* **Data excerpt**:
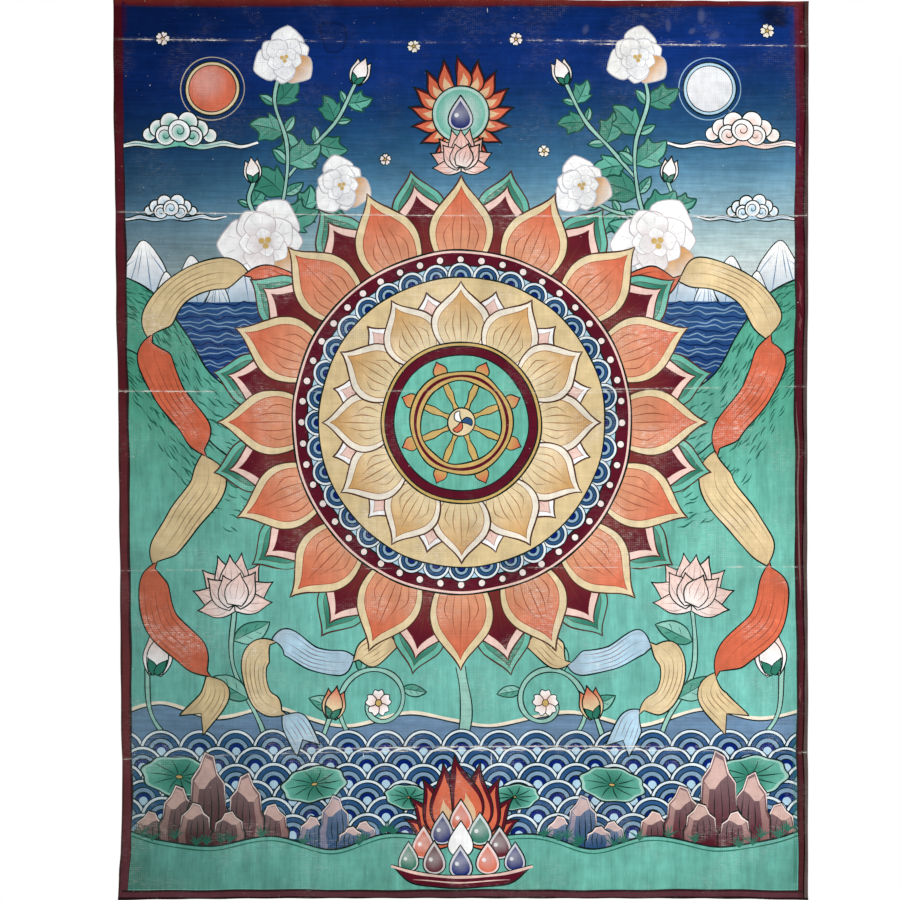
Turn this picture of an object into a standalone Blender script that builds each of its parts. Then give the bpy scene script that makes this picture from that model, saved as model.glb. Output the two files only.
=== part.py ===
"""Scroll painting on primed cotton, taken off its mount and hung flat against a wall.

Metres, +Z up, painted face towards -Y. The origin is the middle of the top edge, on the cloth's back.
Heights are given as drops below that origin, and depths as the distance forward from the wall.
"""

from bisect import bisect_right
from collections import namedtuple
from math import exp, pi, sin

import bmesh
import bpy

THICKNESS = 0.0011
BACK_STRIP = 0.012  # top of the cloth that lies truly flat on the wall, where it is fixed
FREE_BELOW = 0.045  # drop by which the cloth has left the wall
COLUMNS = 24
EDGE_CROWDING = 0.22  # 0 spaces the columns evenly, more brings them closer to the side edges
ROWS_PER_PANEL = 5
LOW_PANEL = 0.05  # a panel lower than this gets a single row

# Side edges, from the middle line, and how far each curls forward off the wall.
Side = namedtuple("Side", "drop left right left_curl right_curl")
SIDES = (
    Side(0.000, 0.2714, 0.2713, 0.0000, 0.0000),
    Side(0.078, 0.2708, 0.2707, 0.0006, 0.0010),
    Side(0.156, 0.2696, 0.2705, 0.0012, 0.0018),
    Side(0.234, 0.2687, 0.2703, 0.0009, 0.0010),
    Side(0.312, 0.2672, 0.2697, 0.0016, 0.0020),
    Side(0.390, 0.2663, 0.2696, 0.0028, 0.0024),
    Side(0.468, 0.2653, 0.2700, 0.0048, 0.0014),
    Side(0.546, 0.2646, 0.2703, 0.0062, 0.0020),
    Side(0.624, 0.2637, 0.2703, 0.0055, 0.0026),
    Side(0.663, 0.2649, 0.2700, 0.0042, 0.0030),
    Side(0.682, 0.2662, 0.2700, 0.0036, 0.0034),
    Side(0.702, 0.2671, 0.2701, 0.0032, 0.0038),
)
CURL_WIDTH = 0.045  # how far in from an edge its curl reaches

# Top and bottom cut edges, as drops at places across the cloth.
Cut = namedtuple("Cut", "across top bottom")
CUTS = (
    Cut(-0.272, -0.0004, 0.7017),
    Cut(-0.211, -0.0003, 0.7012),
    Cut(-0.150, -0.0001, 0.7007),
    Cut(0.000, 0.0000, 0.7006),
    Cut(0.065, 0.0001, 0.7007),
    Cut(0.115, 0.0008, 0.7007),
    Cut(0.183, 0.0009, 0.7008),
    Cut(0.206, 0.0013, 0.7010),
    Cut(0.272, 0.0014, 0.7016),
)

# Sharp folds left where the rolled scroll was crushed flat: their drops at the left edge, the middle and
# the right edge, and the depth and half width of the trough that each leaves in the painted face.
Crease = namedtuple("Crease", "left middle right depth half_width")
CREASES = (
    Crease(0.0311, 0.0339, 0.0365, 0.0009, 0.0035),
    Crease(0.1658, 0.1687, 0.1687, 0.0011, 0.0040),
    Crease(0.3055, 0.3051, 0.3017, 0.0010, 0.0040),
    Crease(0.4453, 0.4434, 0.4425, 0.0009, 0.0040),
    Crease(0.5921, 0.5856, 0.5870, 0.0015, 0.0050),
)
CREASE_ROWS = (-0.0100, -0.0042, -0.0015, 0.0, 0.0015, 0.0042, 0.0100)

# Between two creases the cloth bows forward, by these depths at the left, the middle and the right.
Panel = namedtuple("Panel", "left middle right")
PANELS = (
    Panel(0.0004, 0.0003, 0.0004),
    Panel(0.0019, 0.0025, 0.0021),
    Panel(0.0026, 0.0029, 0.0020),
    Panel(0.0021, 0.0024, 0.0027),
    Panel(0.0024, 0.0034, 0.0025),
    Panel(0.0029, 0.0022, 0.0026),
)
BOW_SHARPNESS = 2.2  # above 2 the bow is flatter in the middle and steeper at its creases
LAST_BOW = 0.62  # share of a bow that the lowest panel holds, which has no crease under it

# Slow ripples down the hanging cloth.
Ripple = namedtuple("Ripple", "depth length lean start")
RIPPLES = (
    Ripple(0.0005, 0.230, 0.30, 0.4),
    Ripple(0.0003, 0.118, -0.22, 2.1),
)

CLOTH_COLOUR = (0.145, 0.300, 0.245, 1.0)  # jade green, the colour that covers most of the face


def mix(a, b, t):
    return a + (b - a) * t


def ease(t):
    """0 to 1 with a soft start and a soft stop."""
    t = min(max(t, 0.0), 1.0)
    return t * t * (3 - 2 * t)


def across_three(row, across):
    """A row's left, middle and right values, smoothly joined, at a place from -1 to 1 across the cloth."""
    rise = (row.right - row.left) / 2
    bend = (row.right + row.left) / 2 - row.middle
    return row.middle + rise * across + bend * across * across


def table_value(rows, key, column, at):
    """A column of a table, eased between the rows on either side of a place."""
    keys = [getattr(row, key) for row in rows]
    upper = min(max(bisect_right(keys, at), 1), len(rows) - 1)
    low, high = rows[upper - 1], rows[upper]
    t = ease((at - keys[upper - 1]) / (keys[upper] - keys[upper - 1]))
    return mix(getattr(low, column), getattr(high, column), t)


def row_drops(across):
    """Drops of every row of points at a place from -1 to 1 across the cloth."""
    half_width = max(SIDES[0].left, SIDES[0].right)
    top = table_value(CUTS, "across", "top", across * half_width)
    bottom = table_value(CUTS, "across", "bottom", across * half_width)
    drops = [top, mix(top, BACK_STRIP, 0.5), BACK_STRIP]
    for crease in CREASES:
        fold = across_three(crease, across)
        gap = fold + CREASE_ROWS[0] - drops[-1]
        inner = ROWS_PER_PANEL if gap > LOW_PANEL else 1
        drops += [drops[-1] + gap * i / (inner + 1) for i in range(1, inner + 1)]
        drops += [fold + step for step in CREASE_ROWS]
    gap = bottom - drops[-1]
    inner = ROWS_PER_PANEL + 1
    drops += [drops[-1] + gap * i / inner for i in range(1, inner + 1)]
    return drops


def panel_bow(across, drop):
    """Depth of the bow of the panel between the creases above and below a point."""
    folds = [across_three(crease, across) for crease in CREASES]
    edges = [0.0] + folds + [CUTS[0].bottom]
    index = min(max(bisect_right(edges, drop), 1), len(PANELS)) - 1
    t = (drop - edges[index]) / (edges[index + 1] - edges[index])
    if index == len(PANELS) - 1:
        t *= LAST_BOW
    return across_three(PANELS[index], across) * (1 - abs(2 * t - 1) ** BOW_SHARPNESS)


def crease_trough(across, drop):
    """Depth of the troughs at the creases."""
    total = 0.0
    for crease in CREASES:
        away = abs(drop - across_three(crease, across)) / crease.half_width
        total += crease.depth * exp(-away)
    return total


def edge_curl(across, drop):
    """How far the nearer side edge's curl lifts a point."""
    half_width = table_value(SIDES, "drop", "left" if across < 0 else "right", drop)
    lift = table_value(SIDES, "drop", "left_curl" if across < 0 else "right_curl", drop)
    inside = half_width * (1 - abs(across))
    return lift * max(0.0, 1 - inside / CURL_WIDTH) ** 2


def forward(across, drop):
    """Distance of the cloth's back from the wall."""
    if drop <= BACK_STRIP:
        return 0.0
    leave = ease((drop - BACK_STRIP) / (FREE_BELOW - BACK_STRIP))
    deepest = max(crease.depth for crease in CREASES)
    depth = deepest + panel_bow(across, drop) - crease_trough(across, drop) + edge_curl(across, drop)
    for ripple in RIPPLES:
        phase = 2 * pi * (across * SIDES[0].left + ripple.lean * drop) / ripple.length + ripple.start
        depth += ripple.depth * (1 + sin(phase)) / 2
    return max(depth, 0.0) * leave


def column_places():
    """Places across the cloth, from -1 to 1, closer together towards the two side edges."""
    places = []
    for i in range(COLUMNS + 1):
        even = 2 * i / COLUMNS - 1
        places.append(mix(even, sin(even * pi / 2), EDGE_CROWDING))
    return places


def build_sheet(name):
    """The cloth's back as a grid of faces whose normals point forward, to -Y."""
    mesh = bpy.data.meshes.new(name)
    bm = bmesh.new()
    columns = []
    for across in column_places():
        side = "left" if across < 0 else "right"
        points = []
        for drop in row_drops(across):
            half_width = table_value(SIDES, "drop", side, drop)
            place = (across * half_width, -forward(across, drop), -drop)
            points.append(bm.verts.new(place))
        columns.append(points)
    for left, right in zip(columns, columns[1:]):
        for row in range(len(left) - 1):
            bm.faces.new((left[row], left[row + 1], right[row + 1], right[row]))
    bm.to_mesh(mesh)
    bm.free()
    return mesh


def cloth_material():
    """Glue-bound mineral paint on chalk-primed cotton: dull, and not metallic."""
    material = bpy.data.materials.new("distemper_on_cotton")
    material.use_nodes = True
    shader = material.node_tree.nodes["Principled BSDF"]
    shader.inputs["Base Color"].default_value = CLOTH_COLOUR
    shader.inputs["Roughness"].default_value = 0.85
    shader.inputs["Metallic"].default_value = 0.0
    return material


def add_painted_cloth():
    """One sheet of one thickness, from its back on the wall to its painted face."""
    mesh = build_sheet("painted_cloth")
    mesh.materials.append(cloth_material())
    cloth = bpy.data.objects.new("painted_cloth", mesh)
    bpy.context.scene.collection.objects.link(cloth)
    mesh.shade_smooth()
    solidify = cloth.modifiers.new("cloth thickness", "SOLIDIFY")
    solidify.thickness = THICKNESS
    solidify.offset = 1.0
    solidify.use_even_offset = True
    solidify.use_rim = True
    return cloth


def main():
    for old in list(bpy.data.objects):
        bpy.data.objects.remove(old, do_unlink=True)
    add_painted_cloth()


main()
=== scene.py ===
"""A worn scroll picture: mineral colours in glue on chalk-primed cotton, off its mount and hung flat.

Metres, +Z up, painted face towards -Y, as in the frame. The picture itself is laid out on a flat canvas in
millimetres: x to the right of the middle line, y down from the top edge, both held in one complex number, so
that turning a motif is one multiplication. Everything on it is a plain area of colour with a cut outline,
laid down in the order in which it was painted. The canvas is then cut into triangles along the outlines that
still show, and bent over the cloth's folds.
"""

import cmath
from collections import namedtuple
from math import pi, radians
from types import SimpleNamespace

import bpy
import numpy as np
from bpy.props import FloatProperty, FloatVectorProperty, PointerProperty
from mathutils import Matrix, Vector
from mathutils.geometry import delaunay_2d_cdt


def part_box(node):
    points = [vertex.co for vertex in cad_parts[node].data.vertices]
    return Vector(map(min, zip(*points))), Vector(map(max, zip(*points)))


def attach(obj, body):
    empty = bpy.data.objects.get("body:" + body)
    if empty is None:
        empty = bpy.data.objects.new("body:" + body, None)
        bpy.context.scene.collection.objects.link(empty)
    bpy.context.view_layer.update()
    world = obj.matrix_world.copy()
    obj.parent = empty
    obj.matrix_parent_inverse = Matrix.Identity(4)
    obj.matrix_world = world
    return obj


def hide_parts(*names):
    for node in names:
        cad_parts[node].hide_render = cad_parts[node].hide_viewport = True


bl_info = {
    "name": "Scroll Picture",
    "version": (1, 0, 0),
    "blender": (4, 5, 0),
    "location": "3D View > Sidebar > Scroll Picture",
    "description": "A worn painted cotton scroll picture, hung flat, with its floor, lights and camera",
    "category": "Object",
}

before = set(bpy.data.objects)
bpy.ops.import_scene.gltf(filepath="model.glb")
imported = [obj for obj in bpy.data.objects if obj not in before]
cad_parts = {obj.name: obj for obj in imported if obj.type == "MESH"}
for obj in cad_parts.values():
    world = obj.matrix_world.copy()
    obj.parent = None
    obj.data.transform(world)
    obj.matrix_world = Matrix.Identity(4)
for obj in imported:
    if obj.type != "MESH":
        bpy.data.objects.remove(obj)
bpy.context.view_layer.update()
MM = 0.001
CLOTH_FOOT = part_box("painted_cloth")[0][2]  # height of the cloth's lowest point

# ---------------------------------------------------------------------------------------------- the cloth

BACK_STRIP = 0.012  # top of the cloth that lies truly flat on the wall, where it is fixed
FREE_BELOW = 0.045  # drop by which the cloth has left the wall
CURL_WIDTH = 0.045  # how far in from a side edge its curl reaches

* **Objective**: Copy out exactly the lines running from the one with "return cloth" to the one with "points = [vertex.co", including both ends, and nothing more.

* **Exercise result**:
    return cloth


def main():
    for old in list(bpy.data.objects):
        bpy.data.objects.remove(old, do_unlink=True)
    add_painted_cloth()


main()
=== scene.py ===
"""A worn scroll picture: mineral colours in glue on chalk-primed cotton, off its mount and hung flat.

Metres, +Z up, painted face towards -Y, as in the frame. The picture itself is laid out on a flat canvas in
millimetres: x to the right of the middle line, y down from the top edge, both held in one complex number, so
that turning a motif is one multiplication. Everything on it is a plain area of colour with a cut outline,
laid down in the order in which it was painted. The canvas is then cut into triangles along the outlines that
still show, and bent over the cloth's folds.
"""

import cmath
from collections import namedtuple
from math import pi, radians
from types import SimpleNamespace

import bpy
import numpy as np
from bpy.props import FloatProperty, FloatVectorProperty, PointerProperty
from mathutils import Matrix, Vector
from mathutils.geometry import delaunay_2d_cdt


def part_box(node):
    points = [vertex.co for vertex in cad_parts[node].data.vertices]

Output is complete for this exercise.